— Start of Given entries —

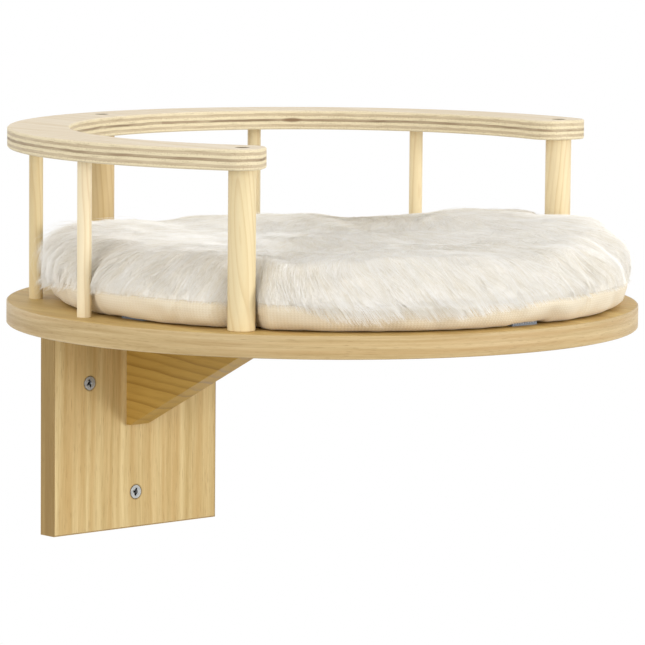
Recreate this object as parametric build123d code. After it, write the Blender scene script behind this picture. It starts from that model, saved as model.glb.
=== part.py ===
from build123d import *
from dataclasses import dataclass
from math import asin, cos, degrees, radians, sin
import os

# Wall-mounted round cat bed: a round shelf on a wall plate and a bracket, with a
# C-shaped plywood guard rail on posts and spindles, and a loose furry cushion.
# Frame: origin at the middle of the wall plate's back face, +X to the right along
# the wall, +Y into the wall, +Z up. Lengths are in millimetres, angles in degrees.

# Round shelf, a foil-faced board with a band round its edge
shelf_radius = 215
shelf_thickness = 15
edge_band_thickness = 1
edge_easing = 0.5

# Wall plate, the same board stood upright under the shelf's back
plate_width = 150
plate_height = 167
plate_thickness = 15

# Solid wood bracket between plate and shelf
bracket_length = 178
bracket_height = 92
bracket_thickness = 18
bracket_blunt_edge = 4
bracket_easing = 0.8

# C-shaped guard rail of seven-ply plywood, open towards the front
rail_outer_radius = 214.5
rail_band_width = 42
rail_thickness = 13.5
rail_clear_height = 104
rail_end_overhang = 14
rail_end_radius = 16
rail_easing = 0.8
rail_turn = 11.75

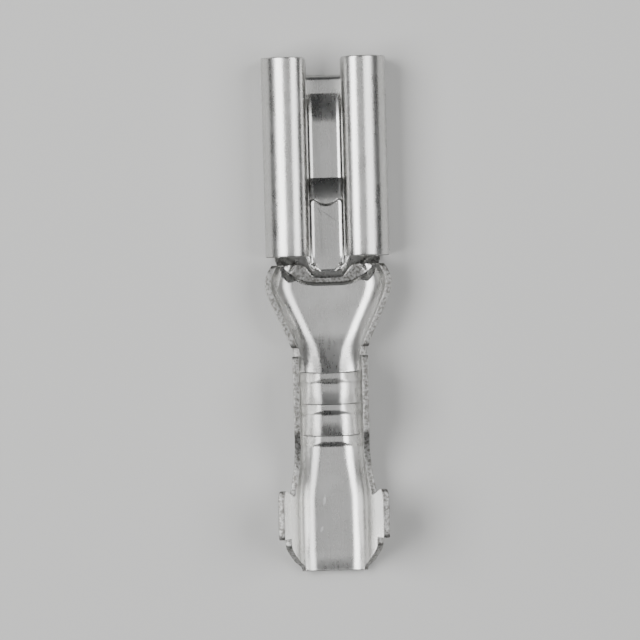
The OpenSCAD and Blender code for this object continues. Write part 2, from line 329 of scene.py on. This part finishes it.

— End of Given entries —

Written exercise: Return the listing above in its exact form.

Output of the task:
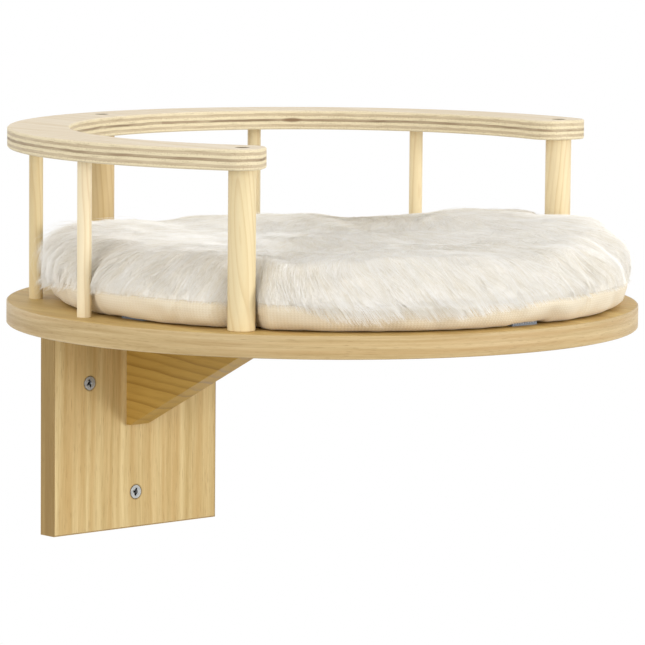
Recreate this object as parametric build123d code. After it, write the Blender scene script behind this picture. It starts from that model, saved as model.glb.
=== part.py ===
from build123d import *
from dataclasses import dataclass
from math import asin, cos, degrees, radians, sin
import os

# Wall-mounted round cat bed: a round shelf on a wall plate and a bracket, with a
# C-shaped plywood guard rail on posts and spindles, and a loose furry cushion.
# Frame: origin at the middle of the wall plate's back face, +X to the right along
# the wall, +Y into the wall, +Z up. Lengths are in millimetres, angles in degrees.

# Round shelf, a foil-faced board with a band round its edge
shelf_radius = 215
shelf_thickness = 15
edge_band_thickness = 1
edge_easing = 0.5

# Wall plate, the same board stood upright under the shelf's back
plate_width = 150
plate_height = 167
plate_thickness = 15

# Solid wood bracket between plate and shelf
bracket_length = 178
bracket_height = 92
bracket_thickness = 18
bracket_blunt_edge = 4
bracket_easing = 0.8

# C-shaped guard rail of seven-ply plywood, open towards the front
rail_outer_radius = 214.5
rail_band_width = 42
rail_thickness = 13.5
rail_clear_height = 104
rail_end_overhang = 14
rail_end_radius = 16
rail_easing = 0.8
rail_turn = 11.75

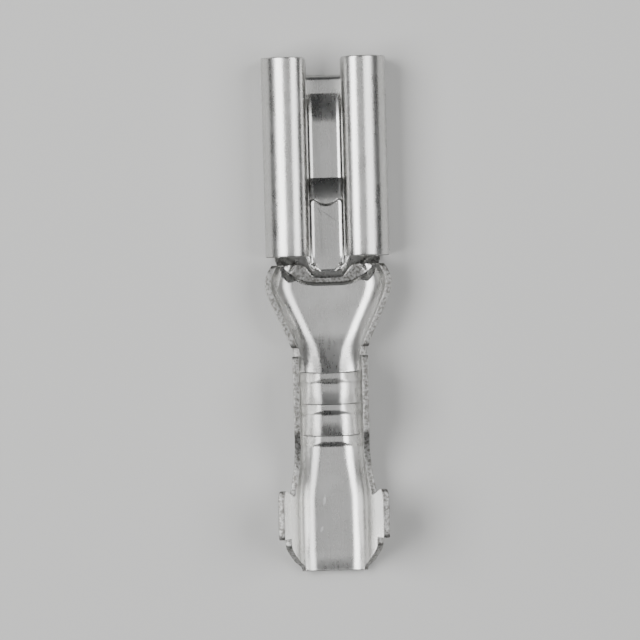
The OpenSCAD and Blender code for this object continues. Write part 2, from line 329 of scene.py on. This part finishes it.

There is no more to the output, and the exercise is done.